Title :
A modified recursive x-y cut algorithm for solving block ordering problems
Author :
Sutheebanjard, Phaisarn ; Premchaiswadi, Wichian
Author_Institution :
Grad. Sch. of Inf. Technol., Siam Univ., Bangkok, Thailand
Abstract :
To achieve the best results from an OCR system, the pre-processing steps must be performed with a high degree of accuracy and reliability. There are two critically important steps in the OCR pre-processing phase. First, blocks must be extracted from each page of the scanned document. Secondly, all blocks resulting from the first step must be arranged in the correct order. One of the most notable techniques for block ordering in the second step is the recursive x-y cut (RXYC) algorithm. This technique works accurately only when applied to documents with a simple page layout but it causes incorrect block ordering when applied to documents with complex page layouts. This paper proposes a modified recursive x-y cut algorithm for solving block ordering problems for documents with complex page layouts.
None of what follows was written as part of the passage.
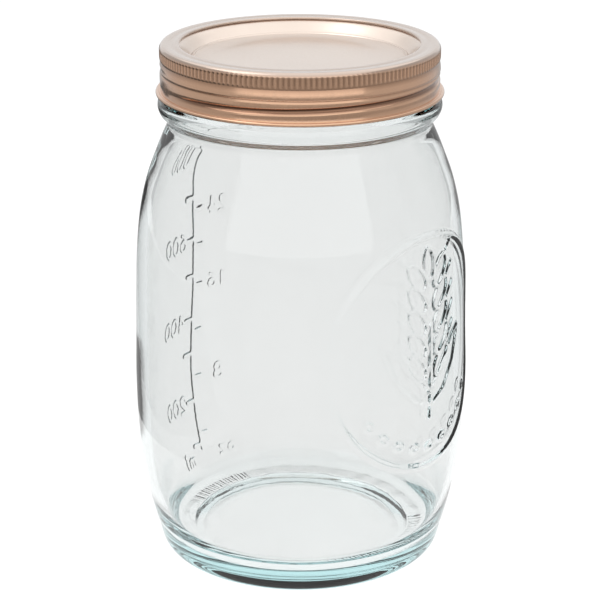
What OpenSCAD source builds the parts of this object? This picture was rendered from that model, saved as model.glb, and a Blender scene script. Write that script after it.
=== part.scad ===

This proposed algorithm can solve problems such as (1) the overlapping block problem; (2) the blocks overlay problem, and (3) the L-Shaped block problem.
Keywords :
document image processing; optical character recognition; L-Shaped block problem; OCR preprocessing phase; OCR system; block ordering problem; blocks overlay problem; complex page layouts; modified recursive x-y cut algorithm; overlapping block problem; scanned document; Character recognition; Costs; Data mining; Electronic publishing; Information technology; Optical character recognition software; Problem-solving; block ordering; recursive x-y cut;
Conference_Titel :
Computer Engineering and Technology (ICCET), 2010 2nd International Conference on
Conference_Location :
Chengdu
Print_ISBN :
978-1-4244-6347-3
DOI :
10.1109/ICCET.2010.5485882